Por exemplo, uma mulher
que tenha a pele muito clara e utiliza uma maquiagem a fim de parecer levemente
mais corada e saudável, não está de fato corrigindo algo que a incomoda, mas
apenas disfarçando sua insatisfação de forma rápida e fácil. A outra solução
seria ela passar algum tempo exposta ao sol, que inclusive lhe concederia, além
da cor, uma porção grátis de vitamina D que, entre outros benefícios, ajuda na
formação de cálcio, que por sua vez colabora na estrutura dos ossos.
Isto não é, de forma
alguma, uma crítica ao uso de maquiagem ou de qualquer outro utensílio de
embelezamento, mas sim e, sobretudo uma crítica à intensão nociva de “parecer ser”, sem a necessidade de “ser”.
Desse modo, parecer ser inteligente, saudável, honesto,
solidário, competente ou justo, confere àquele que se dispõe a tal esforço,
algo que valida em si algumas das qualidades de tais virtudes como se ele as possuísse
naturalmente, mas nunca como essência e sim como representação. Neste sentido a
dissimulação é a ferramenta usada como uma “maquiagem”

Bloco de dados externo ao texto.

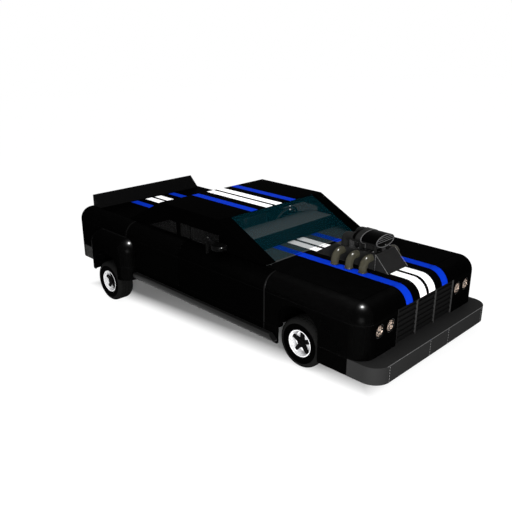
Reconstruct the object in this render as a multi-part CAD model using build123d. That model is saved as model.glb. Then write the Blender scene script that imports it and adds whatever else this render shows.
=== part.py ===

para ajustar ou disfarçar esta ou aquela falha moral que não pega bem no âmbito
social.
Ora, a vida social já foi
descrita por muitos como uma grande peça de teatro onde não somos mais que personagens
a encenar papeis concebidos pela própria sociedade a fim de manter a
organização do espetáculo e garantir os aplausos ao fechar das cortinas. Porém,
ainda assim, mesmo como personagens, há o momento de solidão no camarim, onde não
há mais o palco e o que resta é apenas um ator ante um espelho que limpa o
rosto e julga sua interpretação. E é neste momento que se sabe ser feliz ou
decepcionado consigo mesmo, pois é seu momento íntimo e entende que não
pertence a lugar algum que não a própria consciência.
Sentir se bem consigo não
é uma questão apenas de imagem. É necessário um “não sei quê” de essência que
somente o mínimo conhecimento de si é capaz de fornecer.